**Directions for this task**. Repeat every line below exactly, word for word.

**Source excerpt**.

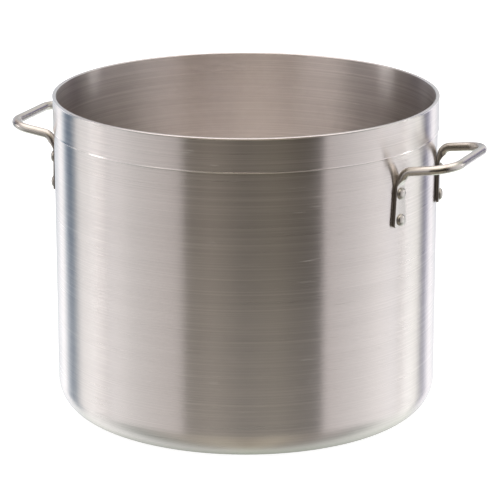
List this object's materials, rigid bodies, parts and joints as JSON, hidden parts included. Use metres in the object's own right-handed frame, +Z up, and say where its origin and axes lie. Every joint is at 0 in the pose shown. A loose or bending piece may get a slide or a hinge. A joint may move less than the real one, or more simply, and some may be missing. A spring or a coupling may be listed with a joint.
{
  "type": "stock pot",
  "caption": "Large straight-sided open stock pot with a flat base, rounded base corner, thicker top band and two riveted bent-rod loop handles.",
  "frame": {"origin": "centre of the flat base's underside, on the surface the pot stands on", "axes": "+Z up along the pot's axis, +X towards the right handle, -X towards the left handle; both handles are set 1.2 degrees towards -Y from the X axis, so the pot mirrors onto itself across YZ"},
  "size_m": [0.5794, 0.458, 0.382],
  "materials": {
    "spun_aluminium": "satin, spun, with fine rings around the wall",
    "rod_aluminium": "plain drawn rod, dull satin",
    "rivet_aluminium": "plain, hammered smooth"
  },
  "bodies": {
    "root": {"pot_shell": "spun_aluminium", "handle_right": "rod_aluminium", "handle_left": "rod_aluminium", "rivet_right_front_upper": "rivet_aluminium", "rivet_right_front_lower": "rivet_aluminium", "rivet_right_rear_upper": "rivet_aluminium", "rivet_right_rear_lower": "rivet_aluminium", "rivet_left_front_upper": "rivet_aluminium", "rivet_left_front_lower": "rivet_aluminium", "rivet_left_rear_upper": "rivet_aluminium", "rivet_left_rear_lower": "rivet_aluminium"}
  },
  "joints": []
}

**Answer below**.
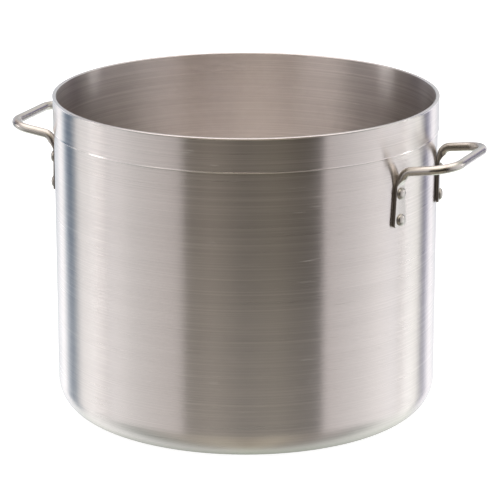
List this object's materials, rigid bodies, parts and joints as JSON, hidden parts included. Use metres in the object's own right-handed frame, +Z up, and say where its origin and axes lie. Every joint is at 0 in the pose shown. A loose or bending piece may get a slide or a hinge. A joint may move less than the real one, or more simply, and some may be missing. A spring or a coupling may be listed with a joint.
{
  "type": "stock pot",
  "caption": "Large straight-sided open stock pot with a flat base, rounded base corner, thicker top band and two riveted bent-rod loop handles.",
  "frame": {"origin": "centre of the flat base's underside, on the surface the pot stands on", "axes": "+Z up along the pot's axis, +X towards the right handle, -X towards the left handle; both handles are set 1.2 degrees towards -Y from the X axis, so the pot mirrors onto itself across YZ"},
  "size_m": [0.5794, 0.458, 0.382],
  "materials": {
    "spun_aluminium": "satin, spun, with fine rings around the wall",
    "rod_aluminium": "plain drawn rod, dull satin",
    "rivet_aluminium": "plain, hammered smooth"
  },
  "bodies": {
    "root": {"pot_shell": "spun_aluminium", "handle_right": "rod_aluminium", "handle_left": "rod_aluminium", "rivet_right_front_upper": "rivet_aluminium", "rivet_right_front_lower": "rivet_aluminium", "rivet_right_rear_upper": "rivet_aluminium", "rivet_right_rear_lower": "rivet_aluminium", "rivet_left_front_upper": "rivet_aluminium", "rivet_left_front_lower": "rivet_aluminium", "rivet_left_rear_upper": "rivet_aluminium", "rivet_left_rear_lower": "rivet_aluminium"}
  },
  "joints": []
}